The Supreme Court of Texas, recently issued an opinion addressing the reach of the Texas Farm Animal Activity Act (Farm Act). According to the court’s opinion, the defendants owned and operated a 760-acre cattle farm. In 2005, they hired a part-time ranch hand to work the cattle and perform other duties at the ranch. After training the ranch hand, they allowed him to work alone while the owners tended to their other businesses. On the day of the accident, the owners instructed the ranch hand to move 20 head of cattle from one end of the ranch to another. When the owners returned, they found the ranch hand dead behind the barn. It was indicated in the medical report that the ranch hand died from blunt force and crush injuries, most likely from being trampled by the animals.

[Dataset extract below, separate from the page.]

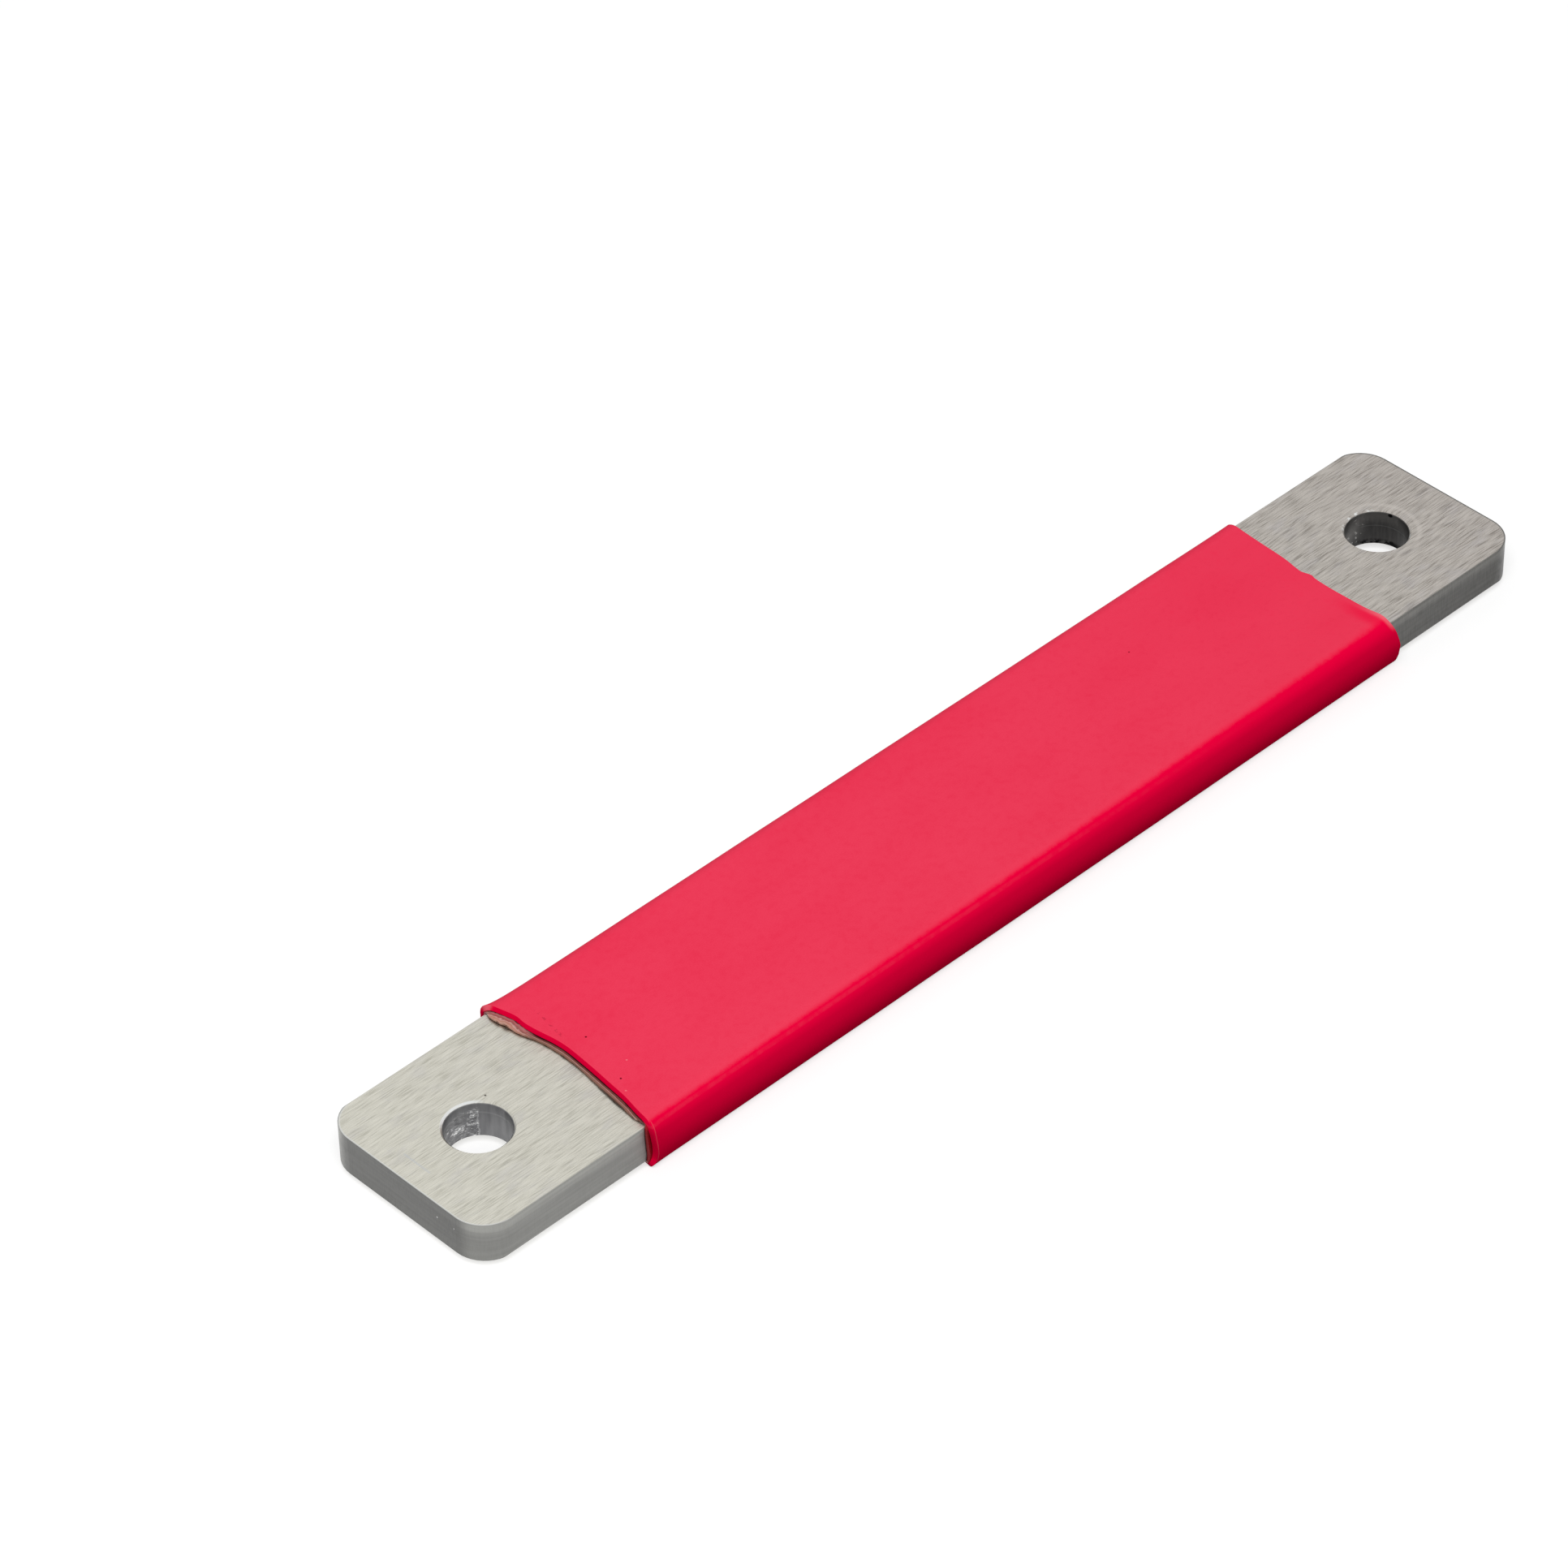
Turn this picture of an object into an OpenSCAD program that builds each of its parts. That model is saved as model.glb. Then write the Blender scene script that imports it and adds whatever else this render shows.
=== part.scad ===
// Insulated bus bar: a flat aluminium bar with a bolt hole at each end, in a red
// heat-shrunk sleeve that is lined with hot-melt adhesive.
// X runs along the bar, Y across it and Z up. The origin is on the ground, under the
// middle of the bar, which lies on the flat underside of its sleeve.
// The near end is the one towards -X. All lengths are in millimetres.

/* [Bar] */
// Length of the bar
bar_length = 195; // [120:1:400]
// Width of the bar
bar_width = 30; // [24:1:60]
// Thickness of the bar
bar_thickness = 6; // [4:0.5:12]
// Radius of its four corners, seen from above
corner_radius = 5; // [2:0.5:8]
// Radius that the rolled stock has along its long edges
edge_radius = 0.4; // [0.2:0.1:1]

/* [Bolt holes] */
// Diameter of the bolt holes, with clearance round an 8 mm bolt
hole_diameter = 9; // [5:0.5:12]
// Distance from each end of the bar to the centre of its hole
hole_inset = 13; // [9:0.5:18]
// Chamfer round both mouths of each hole, where the burr was taken off
hole_chamfer = 0.3; // [0.1:0.1:0.6]

/* [Sleeve] */
// Wall of the sleeve once it has shrunk
sleeve_wall = 0.7; // [0.4:0.1:1.5]
// Outer radius along the sleeve's long edges
sleeve_edge_radius = 1.8; // [1:0.1:2.5]
// Bare metal past the near end of the sleeve, along the bar's sides
near_bare = 28; // [24:0.5:50]
// Bare metal past the far end of the sleeve, along the bar's middle
far_bare = 27.6; // [24:0.1:50]
// How much deeper the near cut runs into the sleeve at the middle of the bar
near_cut_dip = 1.8; // [0:0.1:4]
// How much deeper the near cut runs in along the sides, half-way up them
near_side_dip = 0.9; // [0:0.1:2]
// How far the far cut is out of square, from one side of the bar to the other
far_cut_slant = 1; // [0:0.1:3]
// How far the far cut bulges out along the sides, half-way up them
far_side_bulge = 1.2; // [0:0.1:2]
// Length over which each end of the sleeve flares
lip_length = 3; // [1:0.5:6]
// How far the sleeve's mouths stand off by their flare
lip_flare = 0.4; // [0.1:0.1:0.8]

/* [Adhesive lining] */
// Thickness of the adhesive between the bar and the sleeve
lining_thickness = 0.3; // [0.2:0.1:0.8]
// How far the adhesive was squeezed out past the near end of the sleeve
lining_bead = 0.7; // [0.2:0.1:1.5]
// How far the adhesive stops short of the far end of the sleeve
lining_setback = 0.4; // [0.2:0.1:1.5]

/* [Hidden] */
$fn = 64;

// Straight pieces that draw each curved cut
cut_steps = 40;
// Cutters reach this far past what they cut
overshoot = 1;

lining_width = bar_width + 2 * lining_thickness;
lining_height = bar_thickness + 2 * lining_thickness;
lining_edge_radius = edge_radius + lining_thickness;
sleeve_width = lining_width + 2 * sleeve_wall;
sleeve_height = lining_height + 2 * sleeve_wall;
mouth_width = sleeve_width + 2 * lip_flare;
mouth_height = sleeve_height + 2 * lip_flare;
middle_z = sleeve_height / 2;

near_cut_corner = near_bare - bar_length / 2;
far_cut_middle = bar_length / 2 - far_bare;
far_cut_corner = far_cut_middle + far_cut_slant / 2;
near_lip_start = near_cut_corner + lip_length;
far_lip_start = far_cut_middle - lip_length;
far_lip_tail = far_cut_slant + far_side_bulge + overshoot;

// 1 in the middle of a width, falling along a wave to 0 at both of its edges
function swell(place, width) = (1 + cos(360 * place / width)) / 2;

// 0 over the flat of the sleeve, rising to 1 on its rounded edges
function edge_rise(y) =
    let (share = (abs(y) - sleeve_width / 2 + sleeve_edge_radius) / sleeve_edge_radius)
        pow(max(0, min(1, share)), 2);

// Where the cuts cross the broad faces, at a distance y from the middle
function near_face_x(y) = near_cut_corner + near_cut_dip * swell(y, mouth_width);
function far_face_x(y) =
    far_cut_middle + far_cut_slant * y / mouth_width + (far_cut_slant + far_side_bulge) * edge_rise(y);

// Where the cuts cross the sides, at a height z from the middle
function near_side_x(z) = near_cut_corner + near_side_dip * swell(z, mouth_height);
function far_side_x(z) = far_cut_corner + far_side_bulge * swell(z, mouth_height);

// Even steps from one end of a span about zero to the other
function steps(span) = [for (step = [0:cut_steps]) span * (step / cut_steps - 0.5)];
function steps_back(span) = [for (step = [0:cut_steps]) span * (0.5 - step / cut_steps)];

// A rectangle with round corners, about its middle
module rounded_rectangle(width, height, radius) {
    square([width - 2 * radius, height], center = true);
    square([width, height - 2 * radius], center = true);
    for (side = [-1, 1], level = [-1, 1])
        translate([side * (width / 2 - radius), level * (height / 2 - radius)])
            circle(radius);
}

// A bar of rounded section from one x to another
module rounded_prism(from_x, to_x, width, height, radius) {
    translate([from_x, 0, 0])
        rotate([90, 0, 90])
            linear_extrude(to_x - from_x)
                rounded_rectangle(width, height, radius);
}

// The same section, growing all round by lip_flare as it runs lip_length along X
module flared_prism(width, height, radius) {
    for (side = [-1, 1], level = [-1, 1])
        translate([0, side * (width / 2 - radius), level * (height / 2 - radius)])
            rotate([0, 90, 0])
                cylinder(h = lip_length, r1 = radius, r2 = radius + lip_flare);
    rotate([90, 0, 0])
        linear_extrude(width - 2 * radius, center = true)
            flare_profile(height / 2);
    linear_extrude(height - 2 * radius, center = true)
        flare_profile(width / 2);
}

module flare_profile(half) {
    polygon([
        [0, -half], [0, half],
        [lip_length, half + lip_flare], [lip_length, -half - lip_flare]
    ]);
}

// A straight tube's solid with both of its ends flared
module flared_both_ends(width, height, radius) {
    rounded_prism(near_lip_start, far_lip_start, width, height, radius);
    translate([far_lip_start, 0, 0]) {
        flared_prism(width, height, radius);
        translate([lip_length, 0, 0])
            rounded_prism(0, far_lip_tail, width + 2 * lip_flare, height + 2 * lip_flare,
                radius + lip_flare);
    }
    translate([near_lip_start, 0, 0])
        mirror([1, 0, 0])
            flared_prism(width, height, radius);
}

// What lies between the two cuts, moved out at either end by the lengths given. One
// outline, seen from above, shapes the cuts on the broad faces, and one from the side
// shapes them on the sides.
module between_cuts(past_near, past_far) {
    across = mouth_width;
    tall = mouth_height;
    intersection() {
        linear_extrude(tall + 2 * overshoot, center = true)
            polygon(concat(
                [for (y = steps(across)) [near_face_x(y) - past_near, y]],
                [for (y = steps_back(across)) [far_face_x(y) + past_far, y]]
            ));
        rotate([90, 0, 0])
            linear_extrude(across + 2 * overshoot, center = true)
                polygon(concat(
                    [for (z = steps(tall)) [near_side_x(z) - past_near, z]],
                    [for (z = steps_back(tall)) [far_side_x(z) + past_far, z]]
                ));
    }
}

// Everything under the ground, which keeps the sleeve's underside flat at its mouths
module below_ground() {
    translate([-bar_length / 2, -mouth_width, -middle_z - mouth_width])
        cube([bar_length, 2 * mouth_width, mouth_width]);
}

module bolt_hole() {
    radius = hole_diameter / 2;
    cylinder(h = bar_thickness + 2 * overshoot, r = radius, center = true);
    for (face = [0, 1])
        mirror([0, 0, face])
            translate([0, 0, bar_thickness / 2 - hole_chamfer])
                cylinder(h = 2 * hole_chamfer, r1 = radius, r2 = radius + 2 * hole_chamfer);
}

module bar() {
    color([0.78, 0.78, 0.75])
        translate([0, 0, middle_z])
            difference() {
                intersection() {
                    rounded_prism(-bar_length / 2, bar_length / 2, bar_width, bar_thickness, edge_radius);
                    linear_extrude(bar_thickness + 2 * overshoot, center = true)
                        rounded_rectangle(bar_length, bar_width, corner_radius);
                }
                for (end = [-1, 1])
                    translate([end * (bar_length / 2 - hole_inset), 0, 0])
                        bolt_hole();
            }
}

module sleeve() {
    color([0.92, 0.22, 0.32])
        translate([0, 0, middle_z])
            difference() {
                intersection() {
                    flared_both_ends(sleeve_width, sleeve_height, sleeve_edge_radius);
                    between_cuts(0, 0);
                }
                flared_both_ends(lining_width, lining_height, lining_edge_radius);
                below_ground();
            }
}

module adhesive_lining() {
    color([0.72, 0.52, 0.42])
        translate([0, 0, middle_z])
            difference() {
                intersection() {
                    rounded_prism(-bar_length / 2, bar_length / 2, lining_width, lining_height,
                        lining_edge_radius);
                    between_cuts(lining_bead, -lining_setback);
                }
                rounded_prism(-bar_length / 2 - overshoot, bar_length / 2 + overshoot, bar_width,
                    bar_thickness, edge_radius);
            }
}

bar();
sleeve();
adhesive_lining();
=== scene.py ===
# %% [markdown]
# An insulated bus bar: a flat aluminium bar that links two terminals, in a red sleeve.
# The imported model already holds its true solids, in metres, lying on the ground.
# This lesson dresses them: it photographs the bar as a product, gives the metal its rolling
# lines, and models again the two soft pieces, the sleeve and the adhesive inside it.

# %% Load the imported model
import math

import bpy
from mathutils import Matrix, Vector, noise


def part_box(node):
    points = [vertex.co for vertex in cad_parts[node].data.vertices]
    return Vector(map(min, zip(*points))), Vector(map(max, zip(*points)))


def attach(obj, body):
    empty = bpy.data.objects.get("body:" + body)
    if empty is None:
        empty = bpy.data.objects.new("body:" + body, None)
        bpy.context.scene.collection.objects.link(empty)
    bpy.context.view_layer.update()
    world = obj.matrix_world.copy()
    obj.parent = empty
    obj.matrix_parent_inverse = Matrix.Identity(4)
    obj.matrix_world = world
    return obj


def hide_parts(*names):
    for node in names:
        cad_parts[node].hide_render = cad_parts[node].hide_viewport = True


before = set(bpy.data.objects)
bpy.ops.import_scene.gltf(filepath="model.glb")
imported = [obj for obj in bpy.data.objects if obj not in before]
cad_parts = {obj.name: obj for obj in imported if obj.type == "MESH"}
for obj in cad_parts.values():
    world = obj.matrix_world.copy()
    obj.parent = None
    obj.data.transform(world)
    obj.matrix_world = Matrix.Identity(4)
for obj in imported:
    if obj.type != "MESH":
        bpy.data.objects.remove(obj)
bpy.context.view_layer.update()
MM = 0.001
bar_low, bar_high = (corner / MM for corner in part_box("bar"))
middle_z = (bar_low.z + bar_high.z) / 2
print("bar, in mm:", tuple(round(size, 2) for size in bar_high - bar_low))

# %% [markdown]
# The camera comes first, because every later look is judged through it. The photograph was
# taken with a long lens from high on the near left, so the bar's long edges hardly converge.
# A camera can be turned by three angles, but it is easier to read as a place, a point that
# it looks at and a small roll, so the rotation is worked out from those.

# %% Camera
CAMERA_PLACE = Vector((-456.41, -446.71, 557.30)) * MM
CAMERA_AIM = Vector((-8.95, 22.50, 4.00)) * MM
CAMERA_ROLL = math.radians(-1.153)
CAMERA_LENS = 146.44

camera_data = bpy.data.cameras.new("product_camera")
camera_data.lens = CAMERA_LENS
camera_data.sensor_width = 36
camera_data.clip_start = 0.01
camera_data.clip_end = 20
camera = bpy.data.objects.new("product_camera", camera_data)
bpy.context.scene.collection.objects.link(camera)
turn = (CAMERA_AIM - CAMERA_PLACE).to_track_quat("-Z", "Y").to_matrix().to_4x4()
camera.matrix_world = Matrix.Translation(CAMERA_PLACE) @ turn @ Matrix.Rotation(CAMERA_ROLL, 4, "Z")
bpy.context.scene.camera = camera
bpy.context.scene.view_settings.view_transform = "Standard"
print("camera is", round((CAMERA_AIM - CAMERA_PLACE).length, 3), "m from its subject")

# %% [markdown]
# Materials are written as sums. Each shader node has sockets, and a sum such as
# streaks * 0.5 + 0.2 is a chain of Math nodes. Wiring them by hand hides the idea, so a
# small class wraps an output socket and turns Python's operators into Math nodes.
# Colours can't go through a Math node, which would turn them grey, so they use Mix.

# %% A shader written as sums
# A Mix node has its sockets once for each kind of value. These are the ones for colours.
MIX_FIRST, MIX_SECOND, MIX_RESULT = 6, 7, 2


class Recipe:
    """The nodes of one material, or of the world."""

    def __init__(self, owner):
        self.owner = owner
        owner.use_nodes = True
        self.tree = owner.node_tree
        self.tree.nodes.clear()

    def add(self, kind, settings=None, inputs=None, output=0):
        """Adds a node, sets its settings first, then its sockets, and gives one output."""
        node = self.tree.nodes.new("ShaderNode" + kind)
        for name, value in (settings or {}).items():
            setattr(node, name, value)
        for name, value in (inputs or {}).items():
            if isinstance(value, Wire):
                self.tree.links.new(value.socket, node.inputs[name])
            else:
                node.inputs[name].default_value = value
        return Wire(self, node.outputs[output])

    def ramp(self, value, stops):
        """A colour for each height of a value; stops are (position, colour)."""
        wire = self.add("ValToRGB", inputs={"Fac": value})
        points = wire.socket.node.color_ramp.elements
        while len(points) < len(stops):
            points.new(1)
        for point, (position, colour) in zip(points, stops):
            point.position = position
            point.color = (*colour, 1)
        return wire

    def blend(self, share, first, second):
        """The first colour where share is 0 and the second where it is 1."""
        colours = {"Factor": share, MIX_FIRST: rgba(first), MIX_SECOND: rgba(second)}
        settings = {"data_type": "RGBA", "clamp_factor": True}
        return self.add("Mix", settings, colours, output=MIX_RESULT)

    def finish(self, shader, kind="Material"):
        """Sends a shader to the output, and gives the material or world back."""
        output = self.tree.nodes.new("ShaderNodeOutput" + kind)
        self.tree.links.new(shader.socket, output.inputs["Surface"])
        return self.owner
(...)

A wrongful death lawsuit was filed by the ranch hand’s family against the owners, alleging that they were negligent in failing to provide a safe workplace, failing to train the ranch hand and warn him of the dangers of working cattle, and failing to supervise him. The trial court granted summary judgment in favor of the defendants finding that the Farm Animal Activity Act (Farm Act or Act) barred the plaintiffs’ claims; however, the court of appeals reversed, and the defendants petitioned the court for review.
The Farm Act (the Act), which is an expansion of the Equine Activity Act, limits liability for injuries to a participant in a farm animal activity that results from an “inherent risk” of the activity. One example is when someone is injured while competing in a horse race. The Act applies whether a person is an amateur, professional, pays, or participates in the activity for free. The are about 40 specific examples of these activities included in the Act. However, notably, ranchers’ and ranch hands’ involvement with the animals is not mentioned in the the Act.